Булгаков и «нехорошая квартира»: еда как метафизика
В «Мастере и Маргарите» еда приобретает почти онтологическое измерение.
Знаменитая фраза профессора Преображенского из «Собачьего сердца» — «В Большом театре нет. И в Московском Художественном тоже нет. Нигде нет. Это обман. Вы где живёте?» — относится к качеству еды в советских столовых. Это не просто брюзжание старорежимного профессора. Это точное наблюдение о связи между качеством еды и качеством жизни.
В «Мастере и Маргарите» еда на балу у Сатаны гротескна и фантастична. Нечеловеческие блюда, живые устрицы, бесконечные яства на черни сервировки — это пародия на московскую мечту о хорошей жизни. Советские граждане в очередях мечтали о том, что нельзя было купить; Воланд предлагает это в изобилии — и это тоже является частью его дьявольской игры.
Контраст: в том же романе Мастер и Маргарита, спустившись в подвальчик, готовят простую еду — яичницу, картошку. Это еда настоящей жизни, еда любви, еда без фантастики. Булгаков, который сам жил бедно, точно знал разницу между едой для жизни и едой для демонстрации.
Чехов: скромная котлета и большая тоска
Антон Чехов — особый случай в этом ряду. Его герои едят скромно — часто потому что не могут позволить себе иного, часто потому что просто не замечают, что едят.
В «Трёх сёстрах» Вершинин пьёт бесконечный чай — это его главное действие за пределами монологов. Чай без определения сорта, без кондитерских, без застольных ритуалов. Просто чай — как способ занять руки, когда нечего делать, и время не проходит.
В «Скучной истории» профессор описывает, как он не чувствует вкуса еды — всё его существо поглощено ощущением надвигающейся смерти. Это точно: человек, который знает, что умирает, перестаёт есть по-настоящему — он только производит движения жевания.
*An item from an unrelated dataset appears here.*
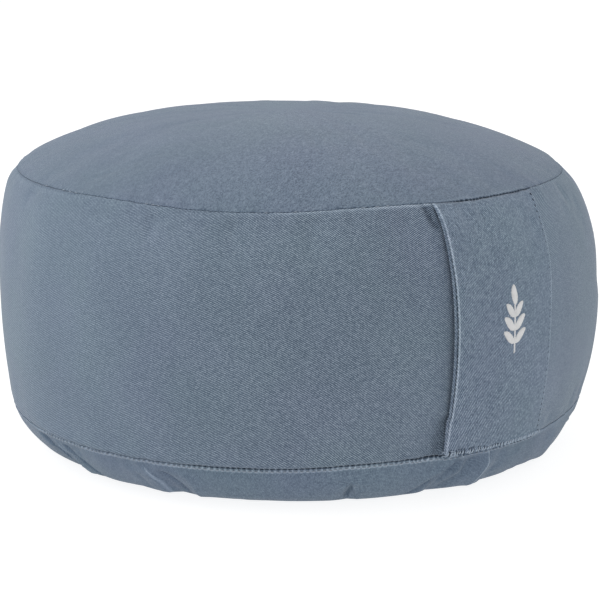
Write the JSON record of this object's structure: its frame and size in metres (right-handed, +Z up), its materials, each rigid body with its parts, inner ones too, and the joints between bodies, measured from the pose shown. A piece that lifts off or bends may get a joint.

В «Дяде Ване» Астров, приехав в усадьбу, спрашивает: «Можно у вас позавтракать?» Ему отвечают, что завтрак будет через час. Это символическое ожидание — как и вся жизнь в чеховской провинции: всё будет, но через час, через год, никогда.
Чехов использует еду тоньше, чем другие. Не как код статуса и не как символ. Как ритм жизни — монотонный, прерывистый, несовпадающий с тем, что человек на самом деле хочет.
Набоков: эмиграция на вкус
В «Других берегах» Набоков описывает петербургские лакомства своего детства с такой точностью, что читать эти страницы физически трудно — от красоты и от тоски одновременно.
«Перечница с серебряными дырочками... красивый лимон в чашке с горячим чаем... вафли с вареньем... круглые, тёмные, прелестные, уже едва тёплые булочки». Это не описание еды. Это описание утраченного мира через вкус.
Набоков вернулся к теме в «Защите Лужина» и «Даре» — русская еда в эмиграции как настойчивое присутствие прошлого. Его герои едят берлинские или парижские блюда, но думают о том, чего здесь нет.
Это особое измерение литературной еды — ностальгическое. Когда потерянный мир воссоздаётся через вкусовую память. Пруст назвал бы это «непроизвольной памятью» — и его знаменитое мадленное печенье есть в русской литературе задолго до Пруста, только оно называется иначе.
Почему авторы так много пишут о еде
Ответ прост — и именно поэтому его так редко формулируют.
Еда — единственное человеческое занятие, которое присутствует в жизни каждого, ежедневно, несколько раз в день. Она охватывает весь социальный спектр: нет человека, который не ест. Но то, что именно ест человек, как именно, где, с кем и зачем — это полный портрет его места в социальном пространстве, его ценностей, его психологии.
Великие прозаики это понимали интуитивно. Пушкин описал завтрак Онегина и показал, кем он является. Гоголь описал «запасы» Плюшкина и показал, во что тот превратился. Толстой описал обед Облонского и показал, что разделяет его с Левиным.
Еда работает быстрее, точнее и убедительнее, чем прямое описание характера, — именно потому что она конкретна. Мы знаем, что такое «фленсбургские устрицы» и что такое «ликёр с мёртвой мошкой». Нам не нужны объяснения.
В следующий раз, когда вы будете читать классический русский роман, обратите внимание: что едят герои? Когда? С кем? Наслаждаются ли они едой — или только делают вид? Не могут есть вообще — или едят жадно и много?
Это один из самых надёжных ключей к пониманию персонажа.
Вот вопрос, который мне кажется самым интересным: есть ли в вашей любимой книге гастрономическая сцена, которая теперь кажется вам говорящей нечто большее, чем просто описание обеда? И что именно она говорит о герое?